The Bank of Portugal has also cut its growth forecast for this year by a significant amount, calculating slower growth than the government has calculated.
“Not since 1992 has current public spending risen so much as it has done this year”, said the Governor of the Bank of Portugal, Mário Centeno at a press conference to present its Economic Bulletin for October.
In the bulletin, the Bank of Portugal has slashed the country’s growth forecast for this year from 2.0% to 1.6%, as well as for next year from 2.3% to 2.0%.
The governor stressed that “given the sensitivity and timing,” these comments should not be seen as any budgetary considerations, but he did recall that “we have all been through enough years and enough budgets to know what that means.” Moreover, “in the coming years we will have to start paying the RRP”, which will bring a new source of pressure on Portuguese public accounts.
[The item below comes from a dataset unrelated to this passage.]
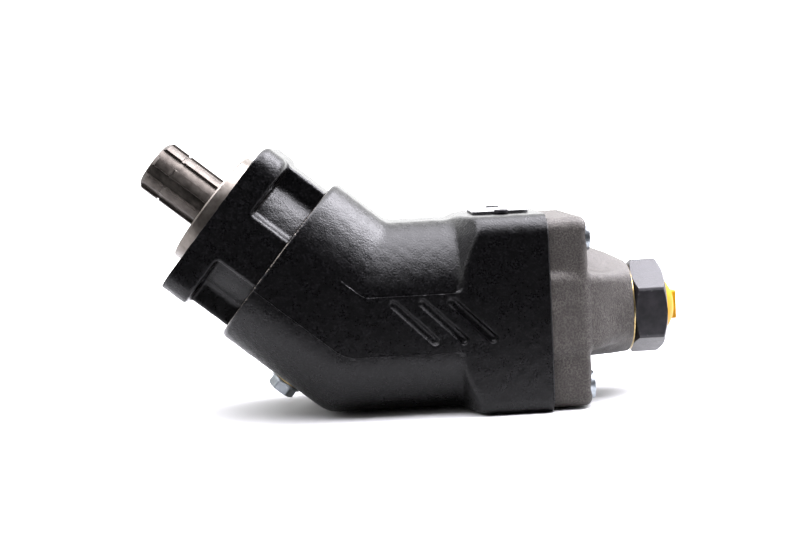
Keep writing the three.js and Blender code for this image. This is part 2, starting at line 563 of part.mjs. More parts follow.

The country’s economic situation is, however, “enviable” insofar as “very few countries in Europe can face the new European cycle, with the uncertainties it brings, with the stability that Portugal has”. A sign of this positive evolution is that “there were wage increases in Portugal in all years of this inflationary cycle”, a situation that has boosted private consumption and sustained growth in the face of the country’s chronic low investment.